## Short task
For the material that follows, return exactly the lines from the one with "2.0, 0.17, 0.55))" through the one with "before = set(bpy.data.objects)", both ends included.
# # #
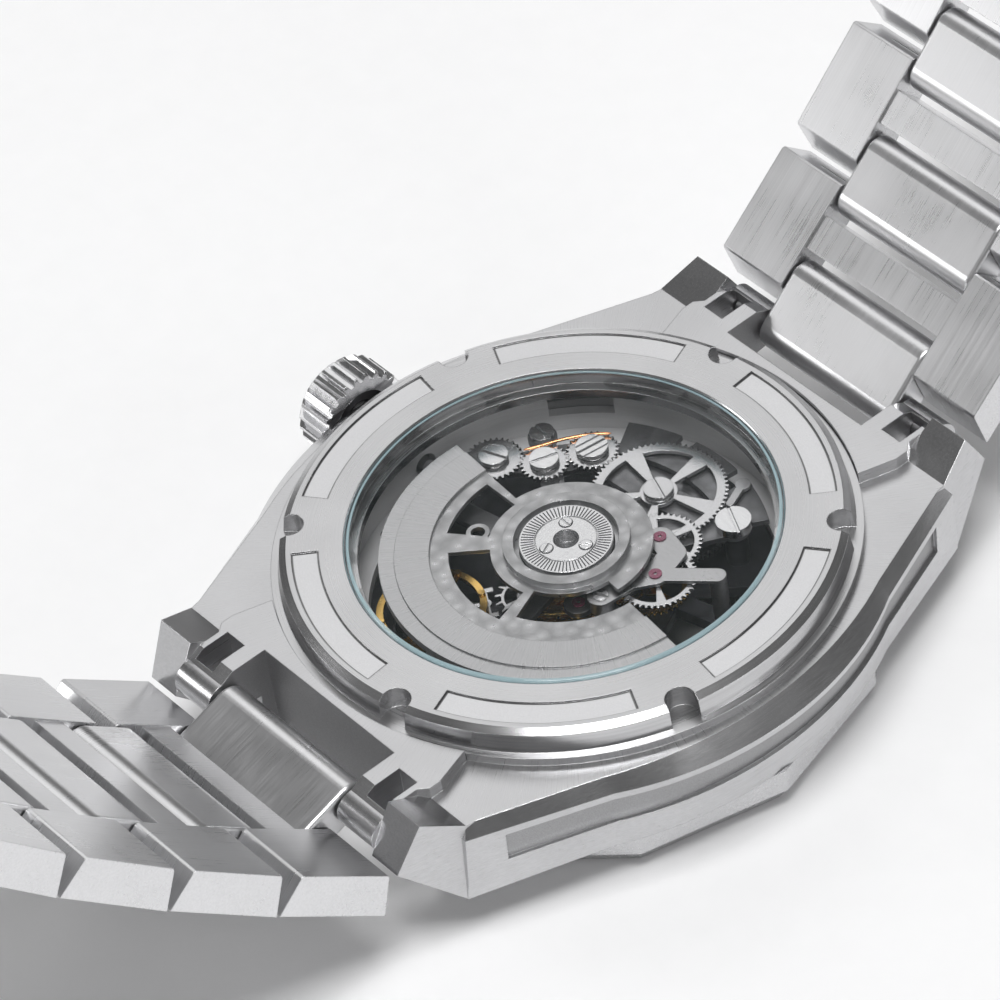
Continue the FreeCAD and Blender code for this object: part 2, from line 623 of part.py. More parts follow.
def balance_wheel():
    x, y = BALANCE_X, BALANCE_Y
    rim = tube(3.5, 3.05, 6.05, 6.35, x, y)
    arms = [spun(block(x - 3.2, x + 3.2, y - 0.2, y + 0.2, 6.1, 6.25), turn, x, y) for turn in (20, 110)]
    roller = disc(0.42, 5.85, 6.0, x, y)
    staff = [disc(0.2, 5.1, 6.85, x, y), disc(PIVOT_RADIUS, PLATE_TOP - 0.4, 7.2, x, y)]
    screws = [disc(0.22, 6.35, 6.5, x + 3.27 * math.cos(a), y + 3.27 * math.sin(a))
              for a in (math.radians(20 + 45 * i) for i in range(8))]
    return joined([rim, roller] + arms + staff + screws)


def hairspring():
    """A flat spiral of half-turn arcs around the balance staff."""
    x, y, low, thick = BALANCE_X, BALANCE_Y, 6.5, 0.06
    radius, pieces = 0.3, [tube(0.36, 0.2, low, low + 0.15, x, y)]
    for half in range(10):
        shift = 0.065 if half % 2 else -0.065
        start = 0 if half % 2 else 180
        pieces.append(sector(radius + thick / 2, radius - thick / 2, low, low + 0.15,
                             start, start + 180.2, x + shift, y))
        radius += 0.13
    return joined(pieces)


# ---- motion work, dial and hands -----------------------------------------

def minute_wheel():
    x, y = MINUTE_WHEEL.centre
    return joined([MINUTE_WHEEL.blank(3.85, 4.0), MINUTE_PINION.blank(3.45, 3.85),
                   disc(PIVOT_RADIUS, 4.0, 4.5, x, y)])


def hour_wheel():
    wheel = HOUR_WHEEL.blank(3.5, 3.62)
    return joined([wheel, disc(0.62, 2.5, 3.5)]).cut(disc(0.4, 2, 4))


def dial_ring():
    ring = tube(14.6, 9.9, 3.0, 3.4)
    markers = [spun(block(10.4, 13.6, -0.35, 0.35, 2.72, 3.0), 30 * i) for i in range(12)]
    return joined([ring] + markers)


def hand(length, tail, width, low, high, bore, boss):
    """A tapered hand pointing to 12, open along its middle."""
    outline = [(-width / 2, -tail), (width / 2, -tail), (width * 0.6, length * 0.75), (0, length),
               (-width * 0.6, length * 0.75)]
    body = joined([prism(outline, low, high), disc(boss, low, high)])
    window = prism([(-width * 0.2, boss + 0.8), (width * 0.2, boss + 0.8), (width * 0.3, length * 0.7),
                    (-width * 0.3, length * 0.7)], low - 1, high + 1)
    return body.cut([window, disc(bore, low - 1, high + 1)])


# ---- automatic work and rotor --------------------------------------------

def reverser_wheel():
    low, high = AUTO_LOW, AUTO_TOP
    wheel = spoked(REVERSER, low, high, 5, 0.3, 0.9, 0.45, 10)
    bore = disc(0.24, low - 1, high + 1, *REVERSER.centre)
    return joined([wheel, REVERSER_PINION.blank(high, 8.62)]).cut(bore)


def reduction_wheel():
    wheel = spoked(REDUCTION, 8.47, 8.6, 5, 0.3, 0.6, 0.4, 40)
    return wheel.cut(disc(0.24, 8, 9, *REDUCTION.centre))


def rotor_plate():
    low, high = ROTOR_PLATE_LOW, ROTOR_PLATE_TOP
    body = joined([disc(HUB_RADIUS, low, high), sector(WEIGHT_INNER, 1, low, high, *ROTOR_SPAN),
                   disc(4.0, low, 10.0), disc(3.12, AUTO_TOP, low), ROTOR_GEAR.blank(AUTO_LOW, AUTO_TOP)])
    windows = [sector(outer, inner, low - 0.01, high + 1, start, end)
               for outer, inner, start, end in ROTOR_WINDOWS]
    eye = tube(0.75, 0.45, low, high, 5.8 * math.cos(math.radians(213)), 5.8 * math.sin(math.radians(213)))
    body = joined([body.cut(windows), eye])
    return body.cut([disc(BEARING_RADIUS + 0.05, 0, high - 0.15), disc(3.3, high - 0.15, 11)])


def rotor_weight():
    body = sector(WEIGHT_OUTER, WEIGHT_INNER, WEIGHT_LOW, WEIGHT_TOP, *ROTOR_SPAN)
    return body.cut(tube(14, 10.8, WEIGHT_TOP - 0.12, 12))


def rotor_bearing():
    top = 9.9
    core = joined([disc(1.8, BRIDGE_TOP, 8.75), disc(BEARING_RADIUS, 8.75, top)])
    core = core.cut([disc(0.75, 8.9, 11), tube(2.0, 1.92, top - 0.08, 11)])
    screws = []
    for turn in (-100, 20, 140):
        x, y = 1.42 * math.cos(math.radians(turn)), 1.42 * math.sin(math.radians(turn))
        screws.append(slotted_screw(x, y, 0.4, top, top + 0.08, 35 + turn, 0.12))
    return [core] + screws


# ---- bracelet ------------------------------------------------------------

def outer_link():
    """An H-shaped link in its own frame: Y along the arm, Z to the wrist, first pivot at the origin."""
    low, high, end = OUTER_SIDE, WRIST_SIDE, OUTER_LINK
    side = [(-2.22, low), (end + 0.9, low), (end + 0.45, high - 0.15), (end + 0.3, high), (-1.0, high),
            (-1.15, high - 0.15)]
    cheek = side_prism(side, INNER_HALF, OUTER_HALF)
    cross = side_prism([(1.8, -1.2), (4.2, -1.2), (4.2, 1.2), (1.8, 1.2)], -INNER_HALF, INNER_HALF)
    body = joined([cheek, mirrored(cheek, V(1, 0, 0)), cross])
    bores = []
    for y in (0, end):
        bore = rod_x(PIN_BORE, INNER_HALF - 1, PIN_HALF + 0.1, y, 0)
        bores += [bore, mirrored(bore, V(1, 0, 0))]
    return [body.cut(bores)]


def centre_link(spacing):
    """A centre link with its two pins, first pivot at the origin."""
    radius, half = CENTRE_LINK_HALF_THICK, CENTRE_HALF
    body = joined([rod_x(radius, -half, half, 0, 0), rod_x(radius, -half, half, spacing, 0),
                   block(-half, half, 0, spacing, -radius, radius)])
    rim = [e for e in body.Edges if abs(abs(e.CenterOfMass.x) - half) < 1e-6]
    body = body.makeFillet(0.3, rim)
    pins = [rod_x(PIN_RADIUS, -PIN_HALF, PIN_HALF, y, 0) for y in (0, spacing)]
    return [body.cut(pins)] + pins


def clasp_cover():
    """The clasp's cover: a channel whose barrel takes the last pivot of the lower arm."""
    length, half, floor = CLASP_LENGTH, CLASP_HALF, OUTER_SIDE
    plate = block(-half, half, 1.5, length, floor, floor + 0.9)
    walls = [block(side * half - 0.4 - side * 0.4, side * half + 0.4 - side * 0.4, 3.2, length, floor, 1.3)
             for side in (-1, 1)]
    neck = block(-CENTRE_HALF, CENTRE_HALF, 0, 3.2, -1.3, -0.2)
    barrel_end = rod_x(1.3, -CENTRE_HALF, CENTRE_HALF, 0, 0)
    body = joined([plate, neck, barrel_end] + walls)
    pin = rod_x(PIN_RADIUS, -PIN_HALF, PIN_HALF, 0, 0)
    bore = rod_x(0.55, -half - 1, half + 1, length - 1.6, BLADE_PIVOT_Z)
    return [body.cut([pin, bore]), pin]


def clasp_blade():
    """The folding blade, closed inside the cover."""
    pivot_y, pivot_z, half = CLASP_LENGTH - 1.6, BLADE_PIVOT_Z, CLASP_HALF - 1.2
    strip = block(-half, half, 5.0, pivot_y, pivot_z - 0.45, pivot_z + 0.35)
    eye = rod_x(0.8, -half, half, pivot_y, pivot_z)
    hook = rod_x(0.8, -CENTRE_HALF, CENTRE_HALF, 5.0, pivot_z)
    slot = block(-2.2, 2.2, 8.0, pivot_y - 4.0, pivot_z - 2, pivot_z + 2)
    axle = rod_x(0.5, -CLASP_HALF, CLASP_HALF, pivot_y, pivot_z)
    return [joined([strip, eye, hook]).cut([slot, axle]), axle]


def placed(solids, pivot, angle, arm):
    """Turn link solids about X, move them to their pivot, and mirror them for the lower arm."""
    result = []
    for solid in solids:
        copy = solid.copy()
        copy.rotate(V(0, 0, 0), ALONG_X, angle)
        copy.translate(V(0, *pivot))
        result.append(copy if arm == "upper" else mirrored(copy, V(0, 1, 0)))
    return result


def arm_places(first_angle):
    """Pivot and angle of each link along one arm, case end first, then of what follows."""
    pivot, places = (END_PIVOT_Y, END_PIVOT_Z), []
    for index in range(2 * PITCHES + 1):
        length = OUTER_LINK if index % 2 else CENTRE_LINK
        angle = FIRST_ANGLE + (index - 1) * ANGLE_STEP
        if index == 0:
            length, angle = END_LINK, first_angle
        places.append((pivot, angle))
        reach = math.radians(angle)
        pivot = (pivot[0] + length * math.cos(reach), pivot[1] + length * math.sin(reach))
    return places


def save_arm(arm, first_angle):
    places = arm_places(first_angle)
    for index in range(2 * PITCHES):
        number = index // 2 + 1
        if index % 2:
            name, solids = "outer_link", outer_link()
        else:
            name, solids = "centre_link", centre_link(CENTRE_LINK if index else END_LINK)
        save(f"{arm}_{name}_{number}", *placed(solids, *places[index], arm))
    if arm == "lower":
        save("clasp_cover", *placed(clasp_cover(), *places[-1], arm))
        save("clasp_blade", *placed(clasp_blade(), *places[-1], arm))


def main():
    os.makedirs("parts", exist_ok=True)
    singles = [bezel, front_crystal, caseback_ring, caseback_crystal, movement_ring, crown,
               crown_gasket, winding_stem, main_plate, train_bridge, automatic_bridge, balance_cock,
               ratchet_wheel, winding_pinion, click, barrel, second_wheel, centre_wheel, third_wheel,
               fourth_wheel, escape_wheel, pallet_fork, balance_wheel, hairspring, minute_wheel,
               hour_wheel, dial_ring, reverser_wheel, reduction_wheel, rotor_plate, rotor_weight]
    for make in singles:
        save(make.__name__, make())
    for make in (case_middle, seals, jewels, bridge_screws, rotor_bearing):
        save(make.__name__, *make())
    for name, gear in (("crown_wheel", CROWN_WHEEL), ("winding_wheel_1", WINDING_1),
                       ("winding_wheel_2", WINDING_2)):
        save(name, winding_wheel(gear))
    save("hour_hand", hand(8.8, 0.0, 1.6, 2.55, 2.7, 0.62, 1.1))
    save("minute_hand", hand(12.6, 0.0, 1.4, 2.2, 2.35, 0.34, 0.9))
    save("seconds_hand", hand(13.2, 3.6, 0.4, 1.88, 2.0, 0.17, 0.55))
    save_arm("upper", UPPER_FIRST_ANGLE)
    save_arm("lower", LOWER_FIRST_ANGLE)


main()
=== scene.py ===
import math

import bmesh
import bpy
from mathutils import Matrix, Vector


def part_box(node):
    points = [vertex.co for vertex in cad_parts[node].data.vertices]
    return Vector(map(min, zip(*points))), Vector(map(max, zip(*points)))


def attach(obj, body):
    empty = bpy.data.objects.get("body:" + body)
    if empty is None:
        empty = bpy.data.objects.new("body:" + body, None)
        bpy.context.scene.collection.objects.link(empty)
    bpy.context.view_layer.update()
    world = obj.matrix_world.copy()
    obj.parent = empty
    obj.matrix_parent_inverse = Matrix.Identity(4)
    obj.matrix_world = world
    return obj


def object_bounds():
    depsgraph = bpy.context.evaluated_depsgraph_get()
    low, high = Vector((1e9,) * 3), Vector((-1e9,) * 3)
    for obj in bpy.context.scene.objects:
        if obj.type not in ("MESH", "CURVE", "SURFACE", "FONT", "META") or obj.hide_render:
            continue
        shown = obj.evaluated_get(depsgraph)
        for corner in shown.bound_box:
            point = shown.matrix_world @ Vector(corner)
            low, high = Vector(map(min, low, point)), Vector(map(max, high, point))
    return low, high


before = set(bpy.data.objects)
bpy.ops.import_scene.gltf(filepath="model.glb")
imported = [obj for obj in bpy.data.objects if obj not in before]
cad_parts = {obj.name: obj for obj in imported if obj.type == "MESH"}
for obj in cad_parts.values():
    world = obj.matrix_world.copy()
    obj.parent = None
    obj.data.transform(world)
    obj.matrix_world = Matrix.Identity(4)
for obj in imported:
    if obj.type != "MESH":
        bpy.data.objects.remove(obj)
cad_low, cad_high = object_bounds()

MM = 0.001

# Camera, solved for the viewing angle on the caseback
CAMERA_PLACE = (0.2319, -0.1572, 0.2846)
CAMERA_TURN = (45.58, 7.09, 49.71)
CAMERA_LENS = 228.2
SENSOR = 36.0

# Frosted segments of the caseback ring: six to a turn, as a share of one sixth and as half an angle
SEGMENT_TURN = 0.5 - 13.3 / 60.0
SEGMENT_HALF = math.radians(21.5)
SEGMENT_FLOOR_Z = (11.1 * MM, 11.28 * MM)
SEGMENT_FACE_R = (15.38 * MM, 16.89 * MM)
# Radii of the painted shadow line on the ring's floor round each frosted segment
SEGMENT_SHADE_LINE_R = (15.22 * MM, 17.06 * MM)
SEGMENT_END = (0.1 * MM, 0.16 * MM)

# Blasted areas of the case: flank panels and bracelet pockets
PANEL_END_Y, PANEL_MIN_X = 17.55 * MM, 13.6 * MM
PANEL_Z = (5.5 * MM, 7.75 * MM)
POCKET_HALF_X, POCKET_FLOOR_Y = 6.31 * MM, 19.07 * MM

# Height that parts the hour markers from the face of the dial ring
MARKER_Z = (2.85 * MM, 2.9 * MM)

FLOOR_HALF = 3.0
FLOOR_GAP = 0.02 * MM
WORLD_LEVEL = 0.16
LIGHT_AIM = (0.0, 0.0, 0.01)
# Name, place, width and power of each lamp
LAMPS = [
    ("overhead", (-0.46, 0.30, 0.62), 0.42, 0.62),
    ("zenith", (0.16, -0.10, 0.95), 0.45, 7.4),
    ("right_fill", (0.8, 0.25, 0.3), 0.35, 1.2),
    ("left_rim", (-0.55, -0.5, 0.28), 0.25, 0.9),
]

# Share of a noise node's output that the finishes use
NOISE_LOW, NOISE_HIGH = 0.3, 0.7

BACK_CRYSTAL_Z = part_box("caseback_crystal")[1][2]
BACK_CRYSTAL_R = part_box("caseback_crystal")[1][0]
BEARING_TOP_Z = 9.9 * MM
BEARING_SCREW_REACH = 1.42 * MM
BEARING_SCREW_TURNS = (-100, 20, 140)


# ---- node helpers ----------------------------------------------------------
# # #
## Task response
    save("seconds_hand", hand(13.2, 3.6, 0.4, 1.88, 2.0, 0.17, 0.55))
    save_arm("upper", UPPER_FIRST_ANGLE)
    save_arm("lower", LOWER_FIRST_ANGLE)


main()
=== scene.py ===
import math

import bmesh
import bpy
from mathutils import Matrix, Vector


def part_box(node):
    points = [vertex.co for vertex in cad_parts[node].data.vertices]
    return Vector(map(min, zip(*points))), Vector(map(max, zip(*points)))


def attach(obj, body):
    empty = bpy.data.objects.get("body:" + body)
    if empty is None:
        empty = bpy.data.objects.new("body:" + body, None)
        bpy.context.scene.collection.objects.link(empty)
    bpy.context.view_layer.update()
    world = obj.matrix_world.copy()
    obj.parent = empty
    obj.matrix_parent_inverse = Matrix.Identity(4)
    obj.matrix_world = world
    return obj


def object_bounds():
    depsgraph = bpy.context.evaluated_depsgraph_get()
    low, high = Vector((1e9,) * 3), Vector((-1e9,) * 3)
    for obj in bpy.context.scene.objects:
        if obj.type not in ("MESH", "CURVE", "SURFACE", "FONT", "META") or obj.hide_render:
            continue
        shown = obj.evaluated_get(depsgraph)
        for corner in shown.bound_box:
            point = shown.matrix_world @ Vector(corner)
            low, high = Vector(map(min, low, point)), Vector(map(max, high, point))
    return low, high


before = set(bpy.data.objects)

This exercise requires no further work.